Of course, it took her several jobs to figure out what it was she actually wanted to do, she added.
“It’s very difficult to find your passion when you are not exposed to it — so, I instead focused on supporting myself,” Kessler said.
Kessler said she began her career by simply creating a “rip and read” folder.
“I read everything, newspapers, magazines, everything, and I started a file with articles about people whom I found interesting,” she said. “Then I sat down over Christmas break one year and wrote letters to those people.”
The No. 1 rule in networking, Kessler said, is that people love to talk about themselves.
“So, people wrote back and said, ‘Yes, I’ll meet you,’” she said.
That led to her first major job, working for an unnamed philanthropist and the heir to General Motors.
“My (superior) then took me to lunch and said: ‘I’m quitting. I’m not going back. Can you just tell him that I quit?

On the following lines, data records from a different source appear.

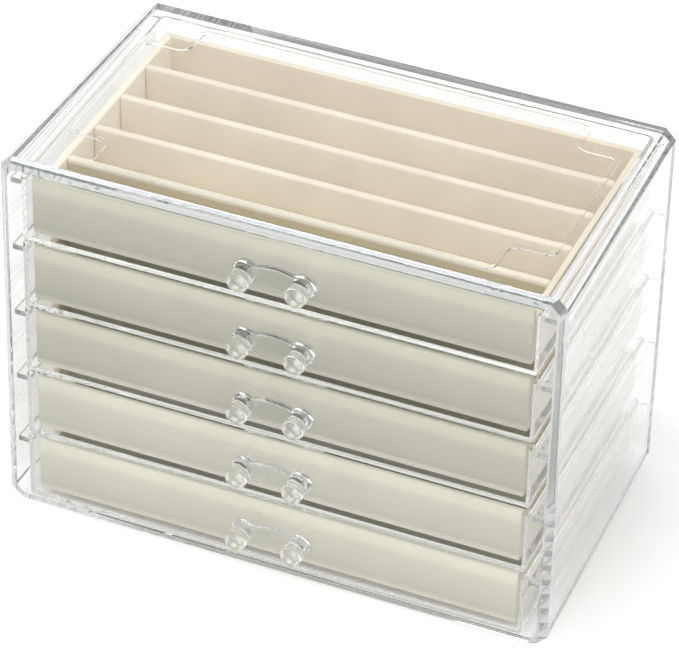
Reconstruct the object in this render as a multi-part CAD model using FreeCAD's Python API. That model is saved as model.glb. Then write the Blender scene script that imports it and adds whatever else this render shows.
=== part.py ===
import FreeCAD, Part
import math
import os

os.makedirs("parts", exist_ok=True)

# ---------------------------------------------------------------------------
# Five-drawer clear necklace organizer with fabric-covered drawer trays.
# Units mm. +Z up, the drawers open towards -Y, X runs across the front.
# Origin: centre of the overall footprint (pulls included), on the surface
# that the casing stands on.
# ---------------------------------------------------------------------------

# --- casing ---------------------------------------------------------------
W = 235.0            # width across the front
H = 168.6            # height at the front
D = 133.0            # depth of the casing, without the pulls
DRAFT_X = 2.5        # each side leans in by this much over the depth
DRAFT_TOP = 3.0      # the top falls by this much over the depth
CHAMFER = 4.5        # the four long edges
FRONT_BEVEL = 2.7    # bevel round the front rim, as depth and side width
FRONT_BEVEL_Z = 1.6  # the same bevel's width on the top and bottom edges
BACK_BEVEL = 1.2     # softening of the back edges
OPEN_HALF = 113.9    # half-width of the opening at the front
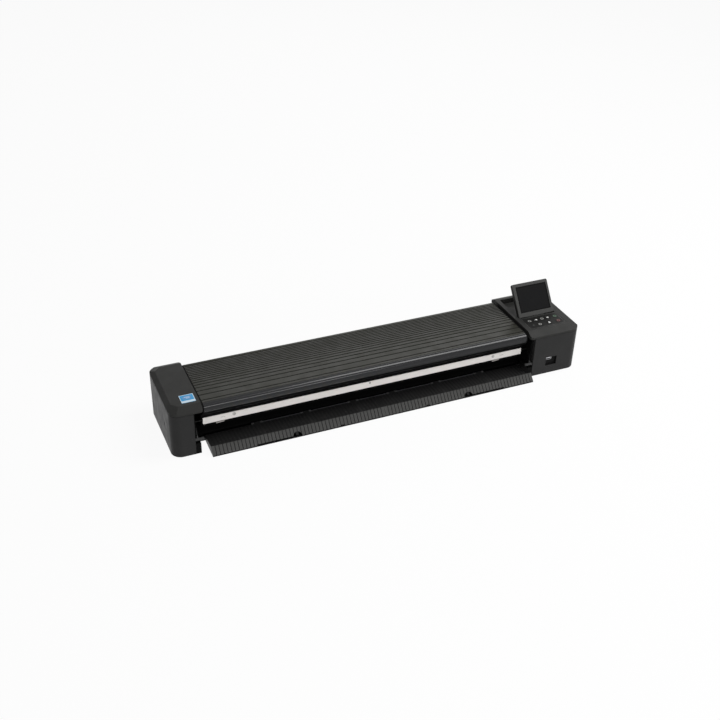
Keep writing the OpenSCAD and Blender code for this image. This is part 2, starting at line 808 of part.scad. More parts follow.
// Side view of a side frame: plate with a lug for the lid hinge
module side_view() {
    low = foot_h;
    top = seam_h - 2 * wall;
    difference() {
        union() {
            translate([side_front_y, low]) square([frame_back_y - side_front_y, top - low]);
            translate([lid_axis_y, lid_axis_z]) circle(lid_knuckle_r);
        }
        translate([lid_axis_y, lid_axis_z]) circle(lid_pin_r);
        for (y = [roll_front_y, roll_back_y]) translate([y, drive_z]) circle(drive_shaft_r + bush_t);
        translate([0, bar_z - 2 * bar_r]) square([bar_y + 3 * bar_r, 4 * bar_r]);
    }
}

bush_t = 2;
bush_flange = 1.5;
latch_stud_r = 2.5;
module side_frame() {
    along(left_plate_x, left_plate_in) side_view();
    translate([left_plate_x, fit_gap, foot_h]) cube([block_w, block_d, block_h]);
    bar(left_plate_in, left_plate_in + latch_t + move_gap, latch_y, latch_z, latch_stud_r);
    difference() {
        for (y = tab_ys) translate([left_plate_x - tab_w, y - tab_w / 2, foot_h + wall]) cube([tab_w, tab_w, tab_t]);
        for (p = screw_spots(left_w)) translate([p[0], p[1], foot_h]) cylinder(h = wall + tab_t + over, r = screw_r);
    }
}

module left_side_frame() {
    color("#1b1b1c") placed() side_frame();
}

// Shifts a piece drawn for the left plate to the right plate, mirrored
module mirrored_plate() {
    translate([right_plate_x + left_plate_x, 0, 0]) mirror([1, 0, 0]) children();
}

module right_side_frame() {
    color("#1b1b1c") placed() mirrored_plate() side_frame();
}

// Base pan with front and rear lips, stiffening beads and tray hinge ears
ear_w = 4;
left_knuckle_shares = [0.2961, 0.5804, 0.8646];
right_knuckle_shares = [0.1109, 0.4063, 0.7016];
function knuckle_places() = concat(
    [for (s = left_knuckle_shares) tray_left_x + s * (tray_seam_x - tray_left_x)],
    [for (s = right_knuckle_shares) tray_seam_x + s * (tray_right_x - tray_seam_x)]);

module ear_view() {
    translate([tray_axis_y, tray_axis_z]) circle(tray_knuckle_r);
    translate([tray_axis_y - tray_knuckle_r / 2, pan_clear])
        square([1.5 * tray_knuckle_r, tray_axis_z - pan_clear]);
}

// Stiffening beads of the pan, on whose tops the paper bed stands
bead_h = 2;
bead_w = 6;
bead_z = pan_clear + pan_t / 2 + bead_h;

module base_chassis() {
    rear_lip_h = 14;
    color("#202021") placed() difference() {
        union() {
            along(left_plate_in, right_plate_in) polygon([
                [pan_front_y, pan_clear], [frame_back_y - over, pan_clear],
                [frame_back_y - over, pan_clear + rear_lip_h], [frame_back_y - over - pan_t, pan_clear + rear_lip_h],
                [frame_back_y - over - pan_t, pan_clear + pan_t], [pan_front_y + pan_t, pan_clear + pan_t],
                [pan_front_y + pan_t, pan_lip_h], [pan_front_y, pan_lip_h]
            ]);
            for (k = knuckle_places(), s = [-1, 1])
                along(k + s * (tray_knuckle_w / 2 + move_gap + ear_w / 2) - ear_w / 2,
                      k + s * (tray_knuckle_w / 2 + move_gap + ear_w / 2) + ear_w / 2) ear_view();
            for (k = [1:5]) translate([left_plate_in + k * (right_plate_in - left_plate_in) / 6 - bead_w / 2,
                bed_front_y, pan_clear + pan_t / 2])
                cube([bead_w, frame_back_y - 6 * tray_knuckle_r - bed_front_y, bead_h]);
        }
        bar(left_plate_in, right_plate_in, tray_axis_y, tray_axis_z, tray_rod_r);
    }
}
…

I’m sorry,’” Kessler said.
Kessler did just that, before stepping into the role herself.
In her next job, in politics, she said, she also began covering for her superior, as she had begun taking longer and longer breaks during the workday.
“A year into the job, in the middle of the workday, I received a call that she had just passed out in the cosmetics department of Saks Fifth Avenue,” Kessler said.
When her superior quit, Kessler said she again stepped up.
“I didn’t have a career, per se, but I did have all sorts of jobs in which I supported myself,” she added.
She also began to develop a network.
“Networking is when we sit here and exchange business cards and connect on LinkedIn,” Kessler said. “But a network is about investing in a person and asking: ‘Can I have coffee with you? I’ll bring it.’”
When she ended up on the New York Stock Exchange precisely because of such a request, she realized she thrived on the adrenaline and the news cycle.
“That’s when I realized I needed to be in this field,” Kessler said. “And here we are today.”